Study Links Genetic Predisposition Toward Obesity to Lower Income, Less Education
People genetically predisposed toward obesity — particularly females — are more likely to have lower incomes and household wealth later in life, mostly due to attaining less education throughout their lives, a recent study suggests.
The study, “Effect of Genetic Propensity for Obesity on Income and Wealth Through Educational Attainment,” was published in the journal Obesity.
The relationship between money and obesity is complicated and likely bidirectional. That is, being obese may decrease income (for example, by causing health problems that reduce workplace productivity), but having less money may predispose a person toward lifestyle choices that favor obesity (eating more fast food, for instance).
By focusing on the genetics that predispose toward obesity, which, unlike obesity itself, aren’t really affected by lifestyle and environmental factors, researchers can try to understand how being heavier might affect a person economically.
To this end, researchers used data from the U.S. Health and Retirement Study (HRS), in combination with a genetic signature of body mass index (BMI), to try to better understand this relationship.
The HRS includes data (economic, health-related, genetic, etc.) on a panel of Americans older than 50 and their spouses. The researchers used data on 5,962 individuals age 50–65 who were of European descent. This specificity was chosen to avoid other confounding variables, but the researchers acknowledged that restricting their analysis in this way, both in terms of age and race, may limit how their results can be generalized.

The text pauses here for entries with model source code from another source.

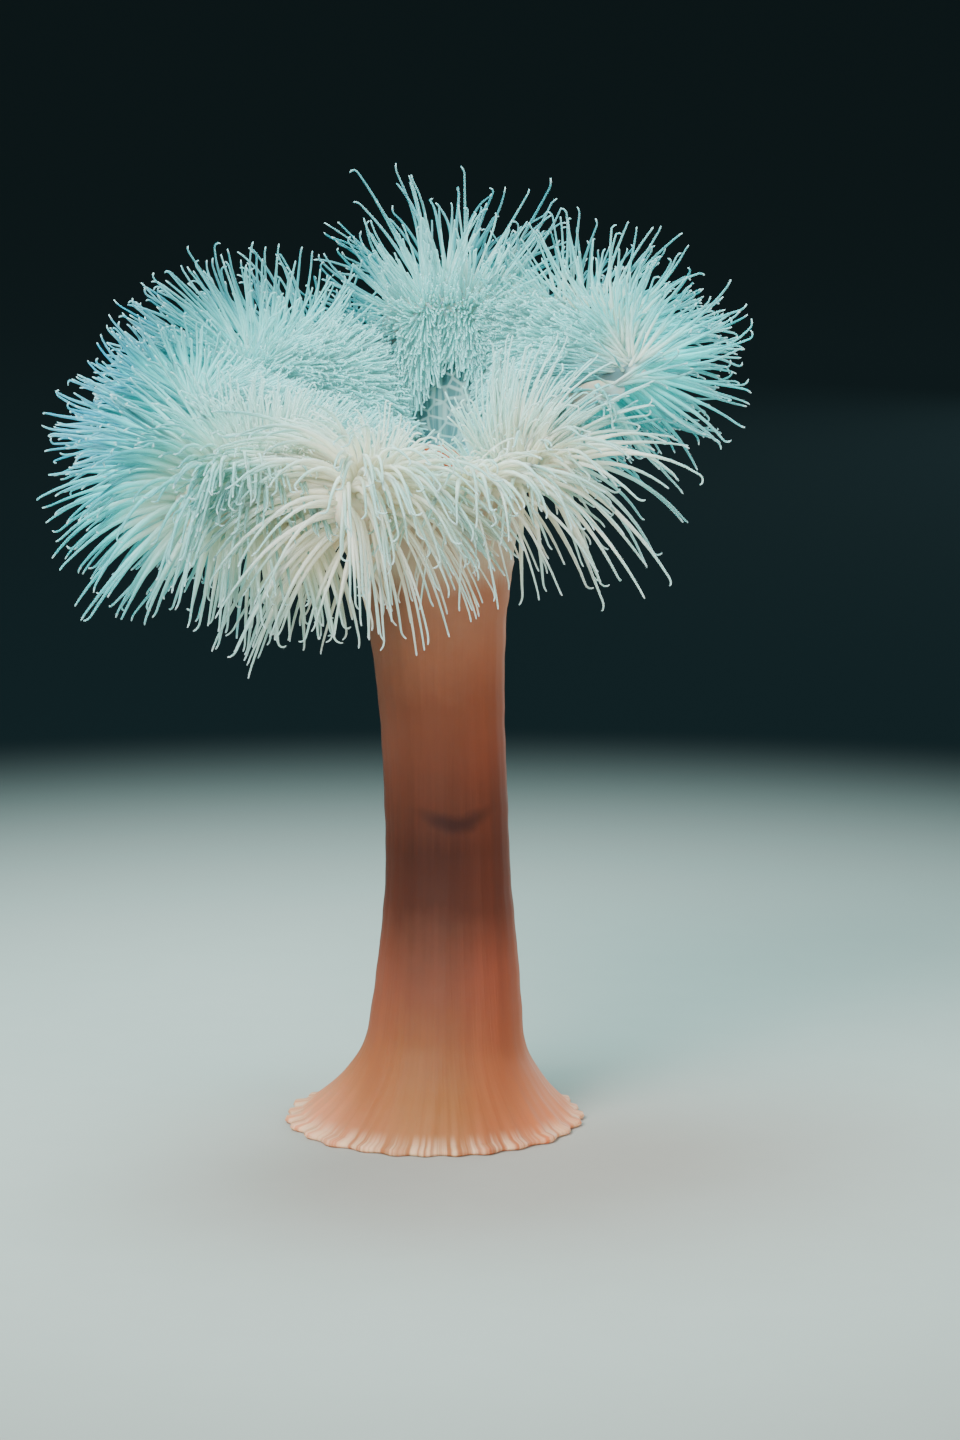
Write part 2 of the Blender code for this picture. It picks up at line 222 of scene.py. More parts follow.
# Lobes whose outer feelers part to both sides of a ridge: its half width and theirs, in degrees
PARTED = ("lobe_left_front", "lobe_front_left")
RIDGE_HALF = 4.5
PARTED_TURN, PARTED_HALF = 5.0, 17.0
PARTED_LEAN = 0.7
# The middle of a lobe's flesh lies between two control rings, and is drawn in towards the mouth
CENTRE_RINGS = (3, 7)
CENTRE_SHARE = 0.55
CENTRE_DRAW = np.array((0.86, 0.86, 1.0))
LIPS_TURN = 278.0  # middle of the crest in front of the mouth
WINDOW_TURN = 74.0  # middle of the bare strip behind the mouth, in degrees
WINDOW_HALF = 34.0
WINDOW_DEEP = 0.150  # how far the bare strip reaches up the slope, as a share
WINDOW_EDGE, WINDOW_FADE = 0.95, 0.25  # where its edge starts, and how wide it is, as shares of its size
SHARP = 0.001  # a fade that is over within one row

# How thickly feelers stand under a lobe's edge, then how much thicker above it, on the crest and inside
PACKED = {"under": 0.24, "above": 0.20, "crest": 0.7, "inner": 1.5}
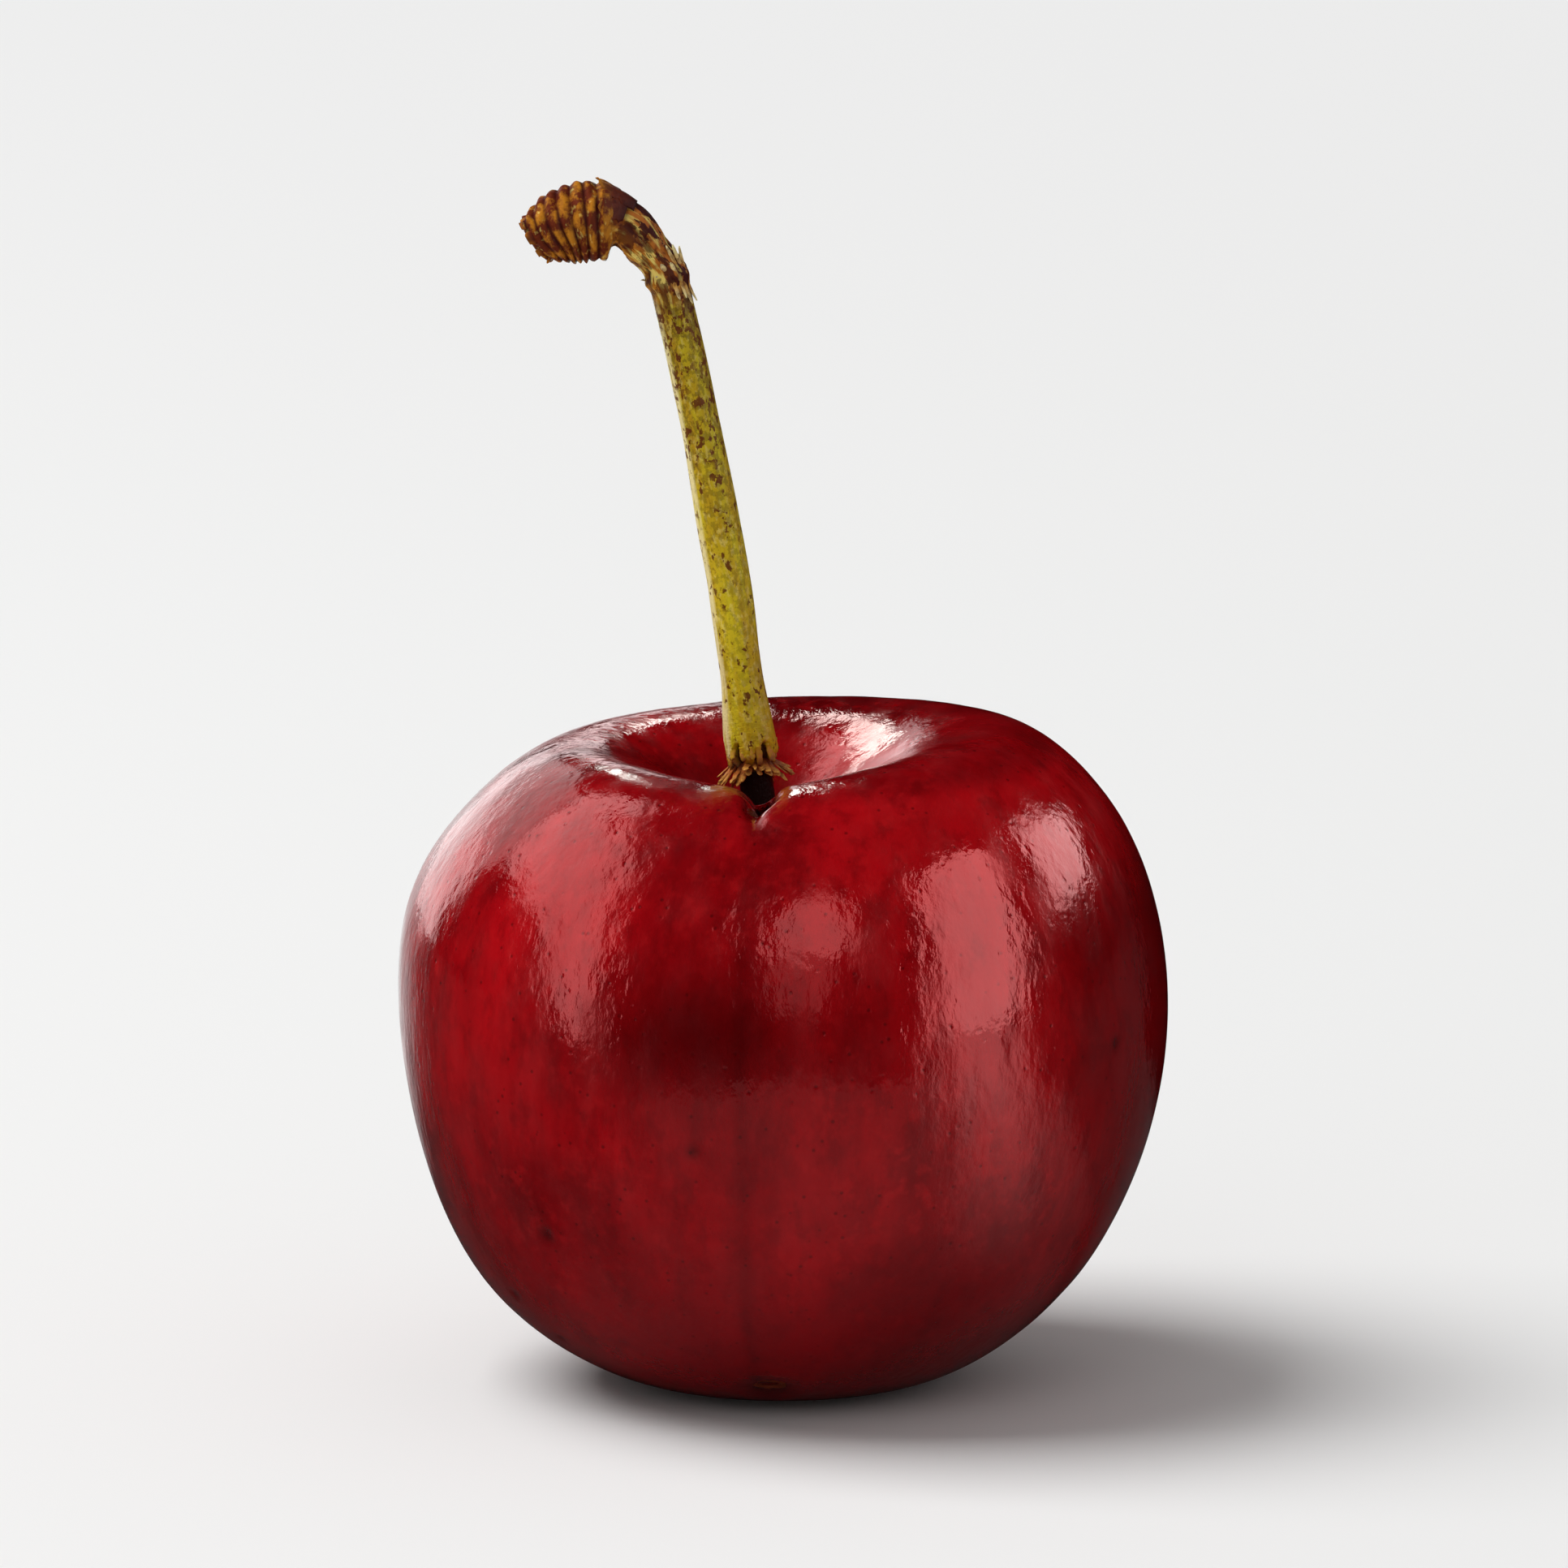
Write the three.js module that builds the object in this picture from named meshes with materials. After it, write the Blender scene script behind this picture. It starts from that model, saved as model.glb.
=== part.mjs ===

The genetic signature, termed genetic risk score for BMI (GRS-BMI), was derived from a previous study that identified genetic variations that explained 21.6% of actual BMI.
Using statistical models, the researchers assessed to what degree GRS-BMI could explain individual income and household wealth. In the whole population, individual income was not significantly associated with GRS-BMI, but household wealth was.
They examined this relationship while also taking into account educational attainment (measured as the number of years of school a person attended), which would be expected to have a fairly direct effect on income and wealth.
In this model, both income and wealth were associated significantly with GRS-BMI; that is, people who were genetically predisposed toward being heavier tended to have lower income and less household wealth, and this was tied to those same people being more likely to have attained low educational level.
Interestingly, when the researchers divided the data based on sex (2,790 males and 3,172 females) in this model, there was still a strong association between education-mediated GRS-BMI for females, but for males the relationship was no longer statistically significant.
“These results are consistent with earlier studies indicating the absence of a negative correlation between weight and income among males,” the researchers wrote. “Moreover, the larger effects for females compared with males may be due to greater labor market taste-based discrimination faced by females.”
Further research will be needed to fully understand how body weight affects education and, by extent, economic status. The researchers even suggested that genetic tests of GRS-BMI or similar indices might allow for “interventions to improve educational attainment and subsequently later-life income and wealth.”